Kerry Watt, the Director of Financial Stability Assessment and Strategy at the bank, mentioned that house prices are challenging for many potential buyers as they are near the higher end of what is considered sustainable. He also noted that banks are under competitive pressure to attract a small number of creditworthy borrowers.

Despite some relief from monetary policy easing, which has given households greater capacity to handle debt, economic uncertainty has resulted in cautious behaviour among potential borrowers. Watt emphasised that while interest rates are high compared to recent years, lending growth has been low over the past 12 months. This has led to questions about when and to what extent the demand for new borrowing might pick up again.
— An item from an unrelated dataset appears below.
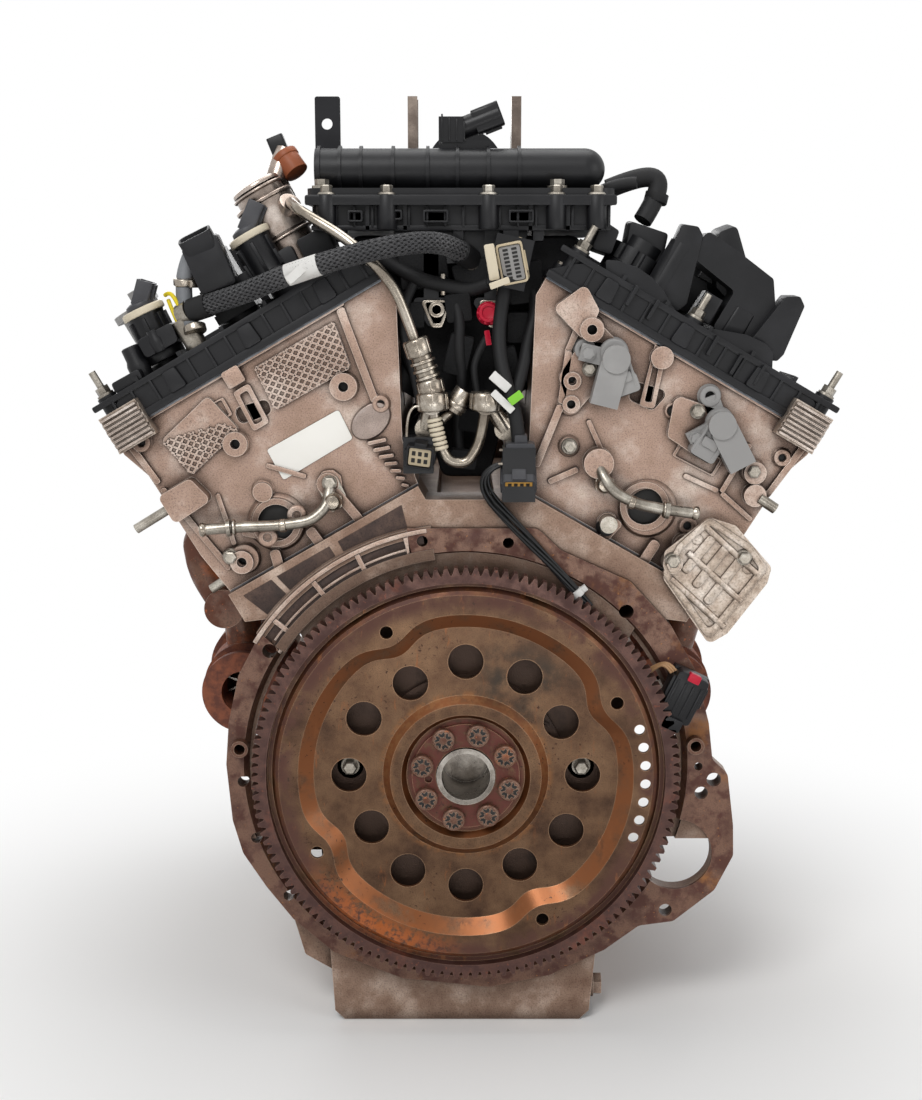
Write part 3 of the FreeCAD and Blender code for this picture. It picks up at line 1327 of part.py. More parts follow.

Residential property holds substantial weight in New Zealand's economy, making up over half of household wealth. The housing market impacts financial stability, consumer confidence, and overall economic growth. Understanding these dynamics is essential for the RBNZ, as home loans constitute more than 60% of total bank lending. This heavy reliance makes any fluctuation in the market a potential source of broader economic risk.

Watt stressed the importance of closely monitoring market trends to protect the financial system and the overall economy. He also noted that government policy changes are being made to improve the long-term supply of housing.

To address the long-term stability of the housing market, the government is implementing policy changes aimed at enhancing the responsiveness of housing supply. The goal is to prevent extreme fluctuations in house prices and improve affordability for buyers. Watt indicated that better supply-side responses would help moderate price cycles. Additionally, new debt-to-income restrictions will play a crucial role in curbing demand and reducing potential risks to financial stability.

While the market adapts to high interest rates and limited activity, the RBNZ remains focused on maintaining economic stability. The combination of policy measures and ongoing assessment is expected to guide the housing market toward a more balanced future, supporting both household financial health and the broader economy.

With residential property so deeply tied to financial stability, the coming months will reveal whether these policy efforts will moderate market behaviour and encourage sustainable growth. For now, households, banks, and policymakers are all watching closely as New Zealand navigates this uncertain phase in its housing market.